# The exercise
Copy verbatim the material from its first line to the line that holds "return node.outputs[2]", including that line.

# Supplied data
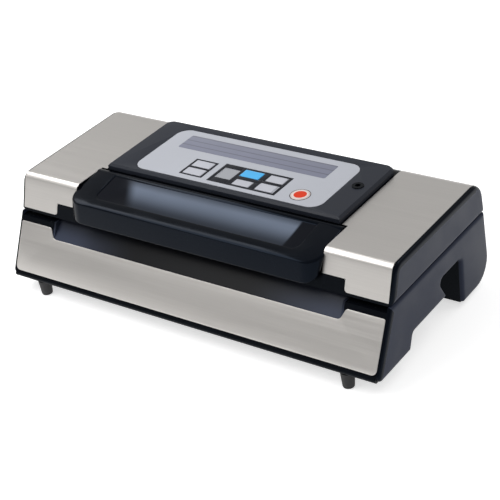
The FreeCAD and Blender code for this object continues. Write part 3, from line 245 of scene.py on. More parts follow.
class Bench:
    """Adds and joins shader nodes in one tree."""

    def __init__(self, tree):
        self.tree = tree

    def add(self, kind, inputs=None, **settings):
        node = self.tree.nodes.new(kind)
        for key, value in settings.items():
            setattr(node, key, value)
        for key, value in (inputs or {}).items():
            if isinstance(value, bpy.types.NodeSocket):
                self.tree.links.new(value, node.inputs[key])
            else:
                node.inputs[key].default_value = value
        return node

    def math(self, operation, first, second=0.0, third=0.0):
        return self.add("ShaderNodeMath", {0: first, 1: second, 2: third}, operation=operation).outputs[0]

    def spread(self, value, low, high, new_low=0.0, new_high=1.0):
        """Value mapped smoothly from one span to another."""
        node = self.add("ShaderNodeMapRange", {"Value": value, "From Min": low, "From Max": high,
                                               "To Min": new_low, "To Max": new_high},
                        interpolation_type="SMOOTHSTEP")
        return node.outputs["Result"]

    def mix(self, factor, first, second):
        node = self.add("ShaderNodeMix", {0: factor, 6: first, 7: second}, data_type="RGBA")
        return node.outputs[2]

    def noise(self, vector, scale, detail=3.0, roughness=0.5):
        node = self.add("ShaderNodeTexNoise", {"Vector": vector, "Scale": scale, "Detail": detail,
                                               "Roughness": roughness})
        return node.outputs["Fac"]


def group_tree(name, sockets, outputs):
    """Empty shader node group with named inputs and outputs."""
    tree = bpy.data.node_groups.new(name, "ShaderNodeTree")
    for label, kind, value in sockets:
        socket = tree.interface.new_socket(label, in_out="INPUT", socket_type=kind)
        if value is not None:
            socket.default_value = value
    for label, kind in outputs:
        tree.interface.new_socket(label, in_out="OUTPUT", socket_type=kind)
    bench = Bench(tree)
    return tree, bench, bench.add("NodeGroupInput"), bench.add("NodeGroupOutput")


def grain_group():
    """Moulded grain: fine pits for the bump and slow clouds for the sheen and shade."""
    tree, bench, given, result = group_tree("moulded_grain", [
        ("Position", "NodeSocketVector", None), ("Pit size", "NodeSocketFloat", 900.0),
        ("Cloud size", "NodeSocketFloat", 14.0)],
        [("Height", "NodeSocketFloat"), ("Cloud", "NodeSocketFloat")])
    pits = bench.noise(given.outputs["Position"], given.outputs["Pit size"], 2.0, 0.6)
    clouds = bench.noise(given.outputs["Position"], given.outputs["Cloud size"], 4.0, 0.55)
    tree.links.new(pits, result.inputs["Height"])
    tree.links.new(bench.spread(clouds, 0.3, 0.7), result.inputs["Cloud"])
    return tree


def brushed_group():
    """Brushed sheet: noise drawn out along one direction, as scratch height and streak."""
    tree, bench, given, result = group_tree("brushed_lines", [
        ("Position", "NodeSocketVector", None), ("Lines", "NodeSocketVector", (12.0, 2600.0, 2600.0))],
        [("Height", "NodeSocketFloat"), ("Streak", "NodeSocketFloat")])
    stretched = bench.add("ShaderNodeVectorMath", {0: given.outputs["Position"], 1: given.outputs["Lines"]},
                          operation="MULTIPLY").outputs[0]
    fine = bench.noise(stretched, 1.0, 2.0, 0.7)
    broad = bench.noise(stretched, 0.22, 3.0, 0.6)
    tree.links.new(fine, result.inputs["Height"])
    tree.links.new(bench.math("ADD", bench.math("MULTIPLY", fine, 0.5), bench.math("MULTIPLY", broad, 0.5)),
                   result.inputs["Streak"])
    return tree


GROUPS = {}


def start_finish(name, **shader):
    """New material; returns it with its bench, its Principled shader and its Object coordinates."""
    material = bpy.data.materials.new(name)
    material.use_nodes = True
    tree = material.node_tree
    tree.nodes.clear()
    bench = Bench(tree)
    surface = bench.add("ShaderNodeBsdfPrincipled")
    out = bench.add("ShaderNodeOutputMaterial")
    tree.links.new(surface.outputs[0], out.inputs[0])
    for key, value in shader.items():
        surface.inputs[key.replace("_", " ")].default_value = value
    place = bench.add("ShaderNodeTexCoord").outputs["Object"]
    return material, bench, surface, place


def relief(bench, surface, height, strength, distance=0.0002):
    bump = bench.add("ShaderNodeBump", {"Height": height, "Strength": strength, "Distance": distance})
    bench.tree.links.new(bump.outputs[0], surface.inputs["Normal"])


def paint(bench, surface, factor, dark, light):
    """Base colour that goes from one colour to another with the factor."""
    bench.tree.links.new(bench.mix(factor, (*dark, 1), (*light, 1)), surface.inputs["Base Color"])


def moulded(name, colour, roughness, pit=900.0, bump=0.12, shade=0.10, sheen=0.06, **shader):
    """Moulded plastic or rubber: colour and roughness drift with the clouds, and pits make the bump."""
    material, bench, surface, place = start_finish(name, **shader)
    grain = bench.add("ShaderNodeGroup", node_tree=GROUPS["grain"])
    bench.tree.links.new(place, grain.inputs["Position"])
    grain.inputs["Pit size"].default_value = pit
    cloud = grain.outputs["Cloud"]
    light = [min(1.0, c * (1 + shade)) for c in colour]
    dark = [c * (1 - shade) for c in colour]
    paint(bench, surface, cloud, dark, light)
    bench.tree.links.new(bench.spread(cloud, 0, 1, roughness - sheen, roughness + sheen),
                         surface.inputs["Roughness"])
    relief(bench, surface, grain.outputs["Height"], bump)
    return material


def brushed(name, colour, roughness, lines, bump=0.10, depth=0.10, **shader):
    """Brushed metal: streaks vary the colour and roughness, and the scratches make the bump."""
    material, bench, surface, place = start_finish(name, Metallic=1.0, **shader)
    brush = bench.add("ShaderNodeGroup", node_tree=GROUPS["brushed"])
    bench.tree.links.new(place, brush.inputs["Position"])
    brush.inputs["Lines"].default_value = lines
    streak = bench.spread(brush.outputs["Streak"], 0.3, 0.7)
    light = [min(1, c * (1 + depth)) for c in colour]
    dark = [c * (1 - depth) for c in colour]
    paint(bench, surface, streak, dark, light)
    bench.tree.links.new(bench.spread(streak, 0, 1, roughness - 0.04, roughness + 0.05),
                         surface.inputs["Roughness"])
    relief(bench, surface, brush.outputs["Height"], bump, 0.00005)
    return material


def stripes(bench, place, axis, pitch, duty=0.5, soft=0.15):
    """Repeating bands along one axis of the position: 1 inside a band and 0 between."""
    part = bench.add("ShaderNodeSeparateXYZ", {0: place}).outputs[axis]
    wave = bench.math("PINGPONG", bench.math("DIVIDE", part, pitch), 0.5)
    return bench.spread(wave, duty / 2 - soft / 2, duty / 2 + soft / 2)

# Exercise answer
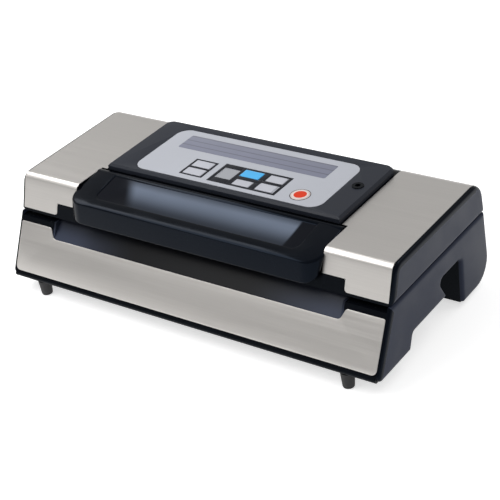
The FreeCAD and Blender code for this object continues. Write part 3, from line 245 of scene.py on. More parts follow.
class Bench:
    """Adds and joins shader nodes in one tree."""

    def __init__(self, tree):
        self.tree = tree

    def add(self, kind, inputs=None, **settings):
        node = self.tree.nodes.new(kind)
        for key, value in settings.items():
            setattr(node, key, value)
        for key, value in (inputs or {}).items():
            if isinstance(value, bpy.types.NodeSocket):
                self.tree.links.new(value, node.inputs[key])
            else:
                node.inputs[key].default_value = value
        return node

    def math(self, operation, first, second=0.0, third=0.0):
        return self.add("ShaderNodeMath", {0: first, 1: second, 2: third}, operation=operation).outputs[0]

    def spread(self, value, low, high, new_low=0.0, new_high=1.0):
        """Value mapped smoothly from one span to another."""
        node = self.add("ShaderNodeMapRange", {"Value": value, "From Min": low, "From Max": high,
                                               "To Min": new_low, "To Max": new_high},
                        interpolation_type="SMOOTHSTEP")
        return node.outputs["Result"]

    def mix(self, factor, first, second):
        node = self.add("ShaderNodeMix", {0: factor, 6: first, 7: second}, data_type="RGBA")
        return node.outputs[2]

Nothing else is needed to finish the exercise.